Just like last season, when Lankinen turned an opportunity as a fill-in starter into a five-year, $22.5-million contract, the Canucks needed the goalie because starter Thatcher Demko was unavailable.
Foote downplayed Demko’s “maintenance day” on Friday, explaining that the 29-year-old who has dealt with numerous injuries was simply being proactive by taking precautions necessary to survive the demands of an 82-game season. But Demko wasn’t available to even back up on Saturday, although general manager Patrik Allvin said post-game that the starter could be ready for Sunday.
The Canucks recalled goalie Jiri Patera from the minors on an emergency basis, but it’s possible Lankinen will be asked to play twice in 24 hours.
Saturday’s win meant a lot to Canucks penalty-killers who have been ventilated the first month of the regular season, several of them the same players who helped Vancouver lead the NHL in short-handed efficiency the final four months of last season.
While there has been a lot of churn up front on the PK, with Teddy Blueger’s undisclosed injury, Pius Suter’s departure in free agency and the trade of Dakota Joshua, three of the defencemen are key holdovers: Tyler Myers, Filip Hronek and Marcus Pettersson.
Blanking the Columbus power play on three chances — with six saves by Lankinen — marked just the third time in the last 14 games that Vancouver’s short-handed units did not surrender a goal.
“A lot of us have a lot of pride in the PK and when it’s not going well, it’s not a good feeling,” Myers said after the morning skate. “It’s not as far off as it looks. You know, we’ve been having meetings about it, we’re making some tweaks as we go along here, and obviously we have some new guys. But there’s no reason why we can’t figure it out.
“It’s really just a matter of five feet here and there. (We’re) just getting a little caught in between right now. The quicker that first guy can establish his position, it makes the other reads a lot easier. We’ve talked about things like that, and the quicker we do that, I think we’ll just look like a more proactive PK.”
With limited options at centre, Foote made a couple of significant changes with his wingers, moving top-six left winger Jake DeBrusk on to right wing of the third line while shifting right winger Brock Boeser to the left side of the second line to accommodate Kiefer Sherwood.
DeBrusk’s line with Raty and O’Connor outshot the Blue Jackets 7-2 and generated two goals, including a pretty finish by DeBrusk that was his first even-strength tally this season.
Boeser scored the game winner by deftly collecting a bullet stretch pass from Sherwood, keeping himself onside and rattling a shot through goalie Elvis Marzlikins.
“When you have young guys come up and the injuries we had, you sometimes think that you have to put your top guys together,” Foote explained. “And I think, you know, teams coming in might mark them easier. (They’re) easier to check. So I think just moving a couple guys around… you know, we got Jake some room, right? What I like is the guys accepted it, Boes has been accepting it. That’s good teammates. We’re trying to figure it out.”
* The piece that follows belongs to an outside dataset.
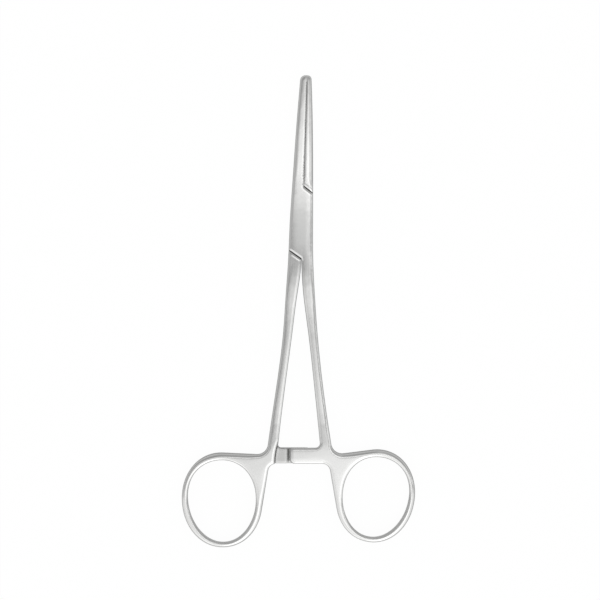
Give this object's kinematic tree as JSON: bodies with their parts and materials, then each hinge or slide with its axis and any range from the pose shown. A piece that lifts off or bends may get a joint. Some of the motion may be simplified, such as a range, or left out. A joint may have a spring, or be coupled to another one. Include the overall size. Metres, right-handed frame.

Three of the injured Canucks — Blueger, winger Jonathan Lekkerrimaki and defenceman Victor Mancini — skated in non-contact jerseys with teammates Saturday morning.
They were impossible to miss in their red sweaters, but would have been immediately spotted in any colour — especially by young players who have gotten the chance to play in the NHL during the Canucks’ injury crisis.
The entire Arshdeep Bains-Max Sasson-Linus Karlsson first line from the Abbotsford Canucks’ Calder Cup run last June has been a fixture in the Vancouver lineup the last eight games, albeit as a fourth line in the NHL.
“I try to not get into the mindset of… putting too much pressure on myself,” Sasson said, “but there’s no doubt, like, we see the guys that are coming back that are key contributors to our team and that play similar roles to us. And you definitely want to put something forward to show that when those guys come back, you’re not the one coming out of the lineup. At the end of the day, they’re big players for us and we’re excited to have them back. But you’re absolutely right, that clock starts ticking and you definitely want to start showing more and more so that when these guys come back, you can stay in the lineup.”